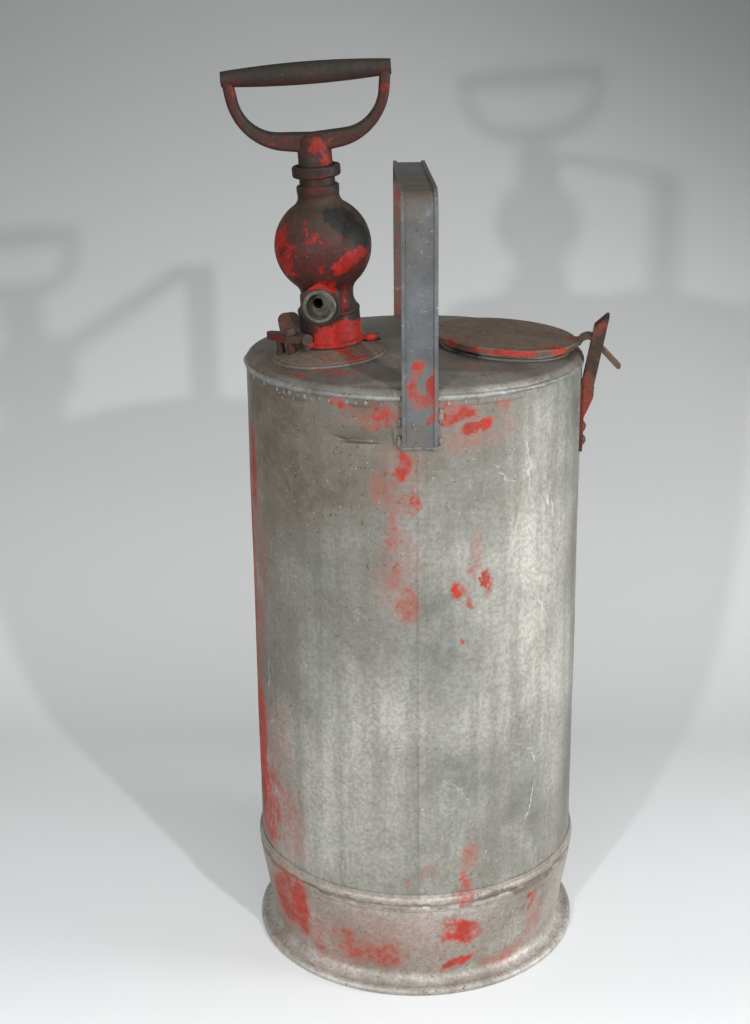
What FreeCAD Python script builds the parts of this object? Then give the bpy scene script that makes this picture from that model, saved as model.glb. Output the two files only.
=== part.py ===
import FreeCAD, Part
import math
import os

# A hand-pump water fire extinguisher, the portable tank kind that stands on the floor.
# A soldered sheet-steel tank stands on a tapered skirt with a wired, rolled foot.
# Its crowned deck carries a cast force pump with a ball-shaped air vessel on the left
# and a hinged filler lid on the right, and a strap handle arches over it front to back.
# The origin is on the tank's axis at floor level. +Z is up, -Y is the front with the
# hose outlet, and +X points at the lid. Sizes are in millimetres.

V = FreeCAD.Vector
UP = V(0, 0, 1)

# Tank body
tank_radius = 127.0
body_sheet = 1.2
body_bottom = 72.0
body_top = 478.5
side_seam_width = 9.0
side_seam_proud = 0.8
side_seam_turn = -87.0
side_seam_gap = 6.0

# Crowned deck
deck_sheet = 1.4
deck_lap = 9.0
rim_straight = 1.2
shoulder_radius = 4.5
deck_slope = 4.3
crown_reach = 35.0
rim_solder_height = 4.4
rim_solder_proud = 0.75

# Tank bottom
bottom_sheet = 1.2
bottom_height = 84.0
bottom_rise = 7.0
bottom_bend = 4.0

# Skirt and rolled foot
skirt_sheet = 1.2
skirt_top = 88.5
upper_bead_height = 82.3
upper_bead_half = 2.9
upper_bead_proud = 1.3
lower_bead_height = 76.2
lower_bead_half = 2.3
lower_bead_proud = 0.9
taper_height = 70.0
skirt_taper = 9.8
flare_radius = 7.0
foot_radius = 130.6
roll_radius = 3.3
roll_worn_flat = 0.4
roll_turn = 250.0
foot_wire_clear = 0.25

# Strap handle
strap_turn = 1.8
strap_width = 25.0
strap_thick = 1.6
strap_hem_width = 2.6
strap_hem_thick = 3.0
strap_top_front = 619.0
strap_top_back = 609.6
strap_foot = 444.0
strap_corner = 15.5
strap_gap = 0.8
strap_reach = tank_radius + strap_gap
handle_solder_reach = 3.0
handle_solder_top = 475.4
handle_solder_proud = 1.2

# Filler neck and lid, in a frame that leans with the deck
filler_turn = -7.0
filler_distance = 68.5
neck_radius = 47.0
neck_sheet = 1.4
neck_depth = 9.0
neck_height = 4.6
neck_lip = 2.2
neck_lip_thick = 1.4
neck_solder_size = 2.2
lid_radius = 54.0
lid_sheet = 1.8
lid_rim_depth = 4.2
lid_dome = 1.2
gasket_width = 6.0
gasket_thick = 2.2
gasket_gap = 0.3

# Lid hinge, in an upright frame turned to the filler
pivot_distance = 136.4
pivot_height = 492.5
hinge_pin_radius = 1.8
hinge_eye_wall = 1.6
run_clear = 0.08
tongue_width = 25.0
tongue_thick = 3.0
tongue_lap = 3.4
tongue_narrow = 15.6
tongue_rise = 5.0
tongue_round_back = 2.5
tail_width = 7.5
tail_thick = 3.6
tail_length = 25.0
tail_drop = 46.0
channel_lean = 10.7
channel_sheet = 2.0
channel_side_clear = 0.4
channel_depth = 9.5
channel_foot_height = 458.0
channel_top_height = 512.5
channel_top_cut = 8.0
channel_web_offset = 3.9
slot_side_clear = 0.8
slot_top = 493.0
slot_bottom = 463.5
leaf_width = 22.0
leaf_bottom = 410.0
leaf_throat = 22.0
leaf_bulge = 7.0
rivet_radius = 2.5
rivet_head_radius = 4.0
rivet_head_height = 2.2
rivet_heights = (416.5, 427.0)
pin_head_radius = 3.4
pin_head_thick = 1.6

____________

#### Task to carry out:
Show, from the material above, each line that includes the string "FreeCAD".

#### Result of this exercise:
What FreeCAD Python script builds the parts of this object? Then give the bpy scene script that makes this picture from that model, saved as model.glb. Output the two files only.
import FreeCAD, Part
V = FreeCAD.Vector